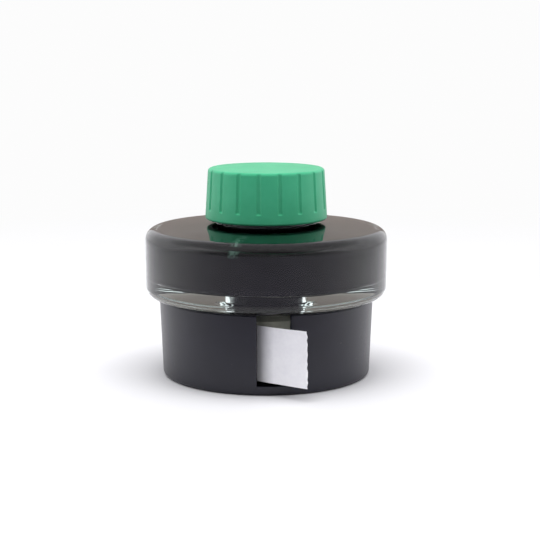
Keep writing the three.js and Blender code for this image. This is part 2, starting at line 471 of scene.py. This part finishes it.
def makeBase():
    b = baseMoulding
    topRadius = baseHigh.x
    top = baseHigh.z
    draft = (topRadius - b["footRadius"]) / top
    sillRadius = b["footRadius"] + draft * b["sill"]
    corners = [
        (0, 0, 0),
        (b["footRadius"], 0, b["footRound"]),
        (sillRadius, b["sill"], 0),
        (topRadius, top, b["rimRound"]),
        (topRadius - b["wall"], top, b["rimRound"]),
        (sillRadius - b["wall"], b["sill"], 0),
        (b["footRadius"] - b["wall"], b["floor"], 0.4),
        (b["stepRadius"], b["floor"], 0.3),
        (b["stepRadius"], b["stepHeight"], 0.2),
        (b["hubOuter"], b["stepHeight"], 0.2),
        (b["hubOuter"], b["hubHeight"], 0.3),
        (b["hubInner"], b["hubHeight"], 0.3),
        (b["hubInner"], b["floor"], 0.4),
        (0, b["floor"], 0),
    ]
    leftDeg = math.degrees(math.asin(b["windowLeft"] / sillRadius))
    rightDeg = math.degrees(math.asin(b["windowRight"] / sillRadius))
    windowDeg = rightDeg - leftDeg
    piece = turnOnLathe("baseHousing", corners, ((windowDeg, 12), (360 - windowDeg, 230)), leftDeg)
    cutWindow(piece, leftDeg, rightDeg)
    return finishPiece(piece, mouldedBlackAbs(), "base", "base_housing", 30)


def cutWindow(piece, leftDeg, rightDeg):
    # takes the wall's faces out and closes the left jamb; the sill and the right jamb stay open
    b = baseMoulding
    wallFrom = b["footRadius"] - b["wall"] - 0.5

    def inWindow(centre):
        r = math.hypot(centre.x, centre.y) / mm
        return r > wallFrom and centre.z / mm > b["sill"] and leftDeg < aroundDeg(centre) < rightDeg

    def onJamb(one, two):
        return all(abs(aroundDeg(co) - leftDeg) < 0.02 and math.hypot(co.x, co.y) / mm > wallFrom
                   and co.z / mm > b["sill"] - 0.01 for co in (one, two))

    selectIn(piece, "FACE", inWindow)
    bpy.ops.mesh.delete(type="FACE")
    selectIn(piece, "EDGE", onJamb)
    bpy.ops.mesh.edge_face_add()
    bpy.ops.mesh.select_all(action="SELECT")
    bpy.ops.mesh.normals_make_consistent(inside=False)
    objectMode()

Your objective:
Copy down the whole of the data above, matching it exactly.

Response to this exercise:
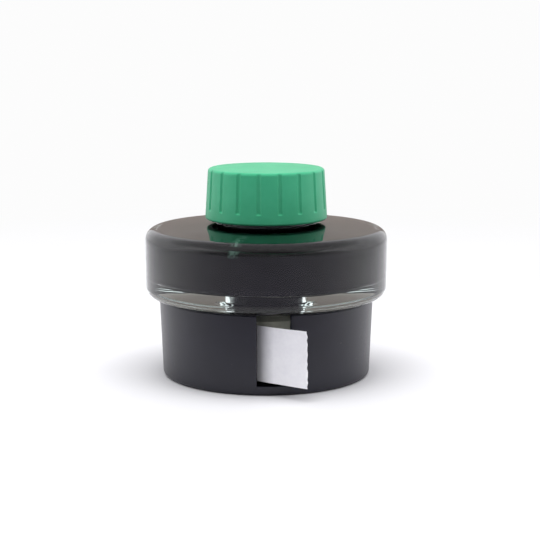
Keep writing the three.js and Blender code for this image. This is part 2, starting at line 471 of scene.py. This part finishes it.
def makeBase():
    b = baseMoulding
    topRadius = baseHigh.x
    top = baseHigh.z
    draft = (topRadius - b["footRadius"]) / top
    sillRadius = b["footRadius"] + draft * b["sill"]
    corners = [
        (0, 0, 0),
        (b["footRadius"], 0, b["footRound"]),
        (sillRadius, b["sill"], 0),
        (topRadius, top, b["rimRound"]),
        (topRadius - b["wall"], top, b["rimRound"]),
        (sillRadius - b["wall"], b["sill"], 0),
        (b["footRadius"] - b["wall"], b["floor"], 0.4),
        (b["stepRadius"], b["floor"], 0.3),
        (b["stepRadius"], b["stepHeight"], 0.2),
        (b["hubOuter"], b["stepHeight"], 0.2),
        (b["hubOuter"], b["hubHeight"], 0.3),
        (b["hubInner"], b["hubHeight"], 0.3),
        (b["hubInner"], b["floor"], 0.4),
        (0, b["floor"], 0),
    ]
    leftDeg = math.degrees(math.asin(b["windowLeft"] / sillRadius))
    rightDeg = math.degrees(math.asin(b["windowRight"] / sillRadius))
    windowDeg = rightDeg - leftDeg
    piece = turnOnLathe("baseHousing", corners, ((windowDeg, 12), (360 - windowDeg, 230)), leftDeg)
    cutWindow(piece, leftDeg, rightDeg)
    return finishPiece(piece, mouldedBlackAbs(), "base", "base_housing", 30)


def cutWindow(piece, leftDeg, rightDeg):
    # takes the wall's faces out and closes the left jamb; the sill and the right jamb stay open
    b = baseMoulding
    wallFrom = b["footRadius"] - b["wall"] - 0.5

    def inWindow(centre):
        r = math.hypot(centre.x, centre.y) / mm
        return r > wallFrom and centre.z / mm > b["sill"] and leftDeg < aroundDeg(centre) < rightDeg

    def onJamb(one, two):
        return all(abs(aroundDeg(co) - leftDeg) < 0.02 and math.hypot(co.x, co.y) / mm > wallFrom
                   and co.z / mm > b["sill"] - 0.01 for co in (one, two))

    selectIn(piece, "FACE", inWindow)
    bpy.ops.mesh.delete(type="FACE")
    selectIn(piece, "EDGE", onJamb)
    bpy.ops.mesh.edge_face_add()
    bpy.ops.mesh.select_all(action="SELECT")
    bpy.ops.mesh.normals_make_consistent(inside=False)
    objectMode()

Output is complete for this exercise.